Does he think his system has been kept on? "All I can say is that I think Model S was the product that was kept on track and on time. I was responsible for that - we met our timing.” He says he's been blessed with loyal employees, many of whom followed him from Tesla, and is driven by a strong "moral compass", inherited from his parents. "We try and do it right, we try and treat people right, as best we can."
So what of the ethics of accepting money from the Saudis? Companies funded by the country came under scrutiny last year after the murder of Washington Post journalist Jamal Khashoggi. Will the scandal affect their relationship? In response Rawlinson points to the “big picture”. “There’s a significant benefit to be had, and I think the fruits of that will be impactful upon all mankind, whether one drives a Lucid or not, because I think the air that we breathe affects seven billion people on this planet,” he says.
Lucid faces stiff competition from a slew of carmakers also snapping at Tesla’s heels - what makes Rawlinson’s company different? “They think it’s too easy, they underestimate the enormity of this task, and the very special set of circumstances which prevailed at Tesla,” he says. When he was there, California carmaker Fisker was the “hot company”, he says. “The smart money was on Fisker. Tesla was the underdog. Tesla had the high technology, Fisker outsourced its technology.” The situation now is the same, he believes - companies which outsource their technology will not succeed, and companies which build high-tech cars in-house will.

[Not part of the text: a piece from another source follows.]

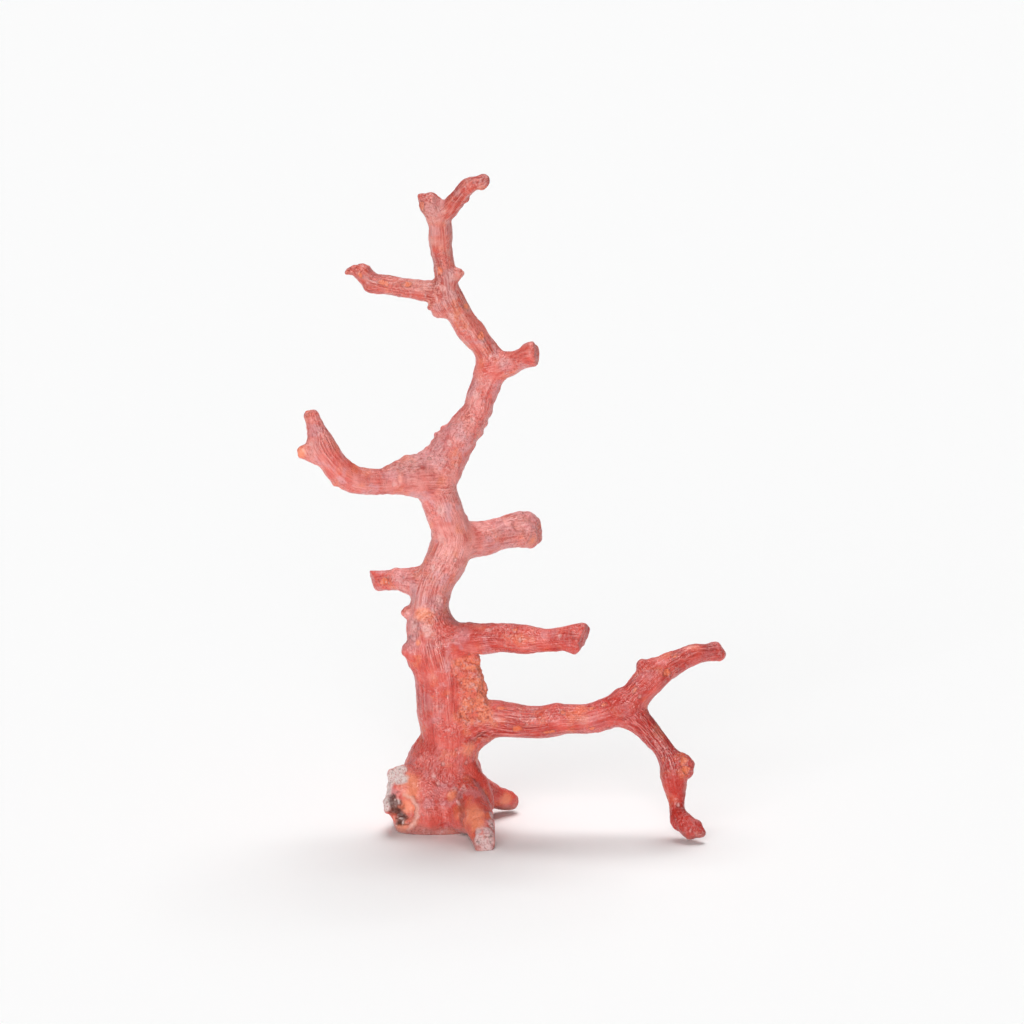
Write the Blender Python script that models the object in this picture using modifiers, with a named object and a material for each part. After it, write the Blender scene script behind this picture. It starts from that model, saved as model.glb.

So what makes the Air so great? "Extraordinary performance and incredible technology, like no-one else has got," he says. "You can’t buy motors as advanced as ours. We do it all in-house, we don’t buy our motors." There’s also more interior space, created by a battery pack which is “sculpted around the occupants”. It’s a smaller car than the Model S, but he says it is bigger on the inside. Like a Tardis? “It is like a Tardis!”, he says. “This is going to be EV 2.0, the Tardis.”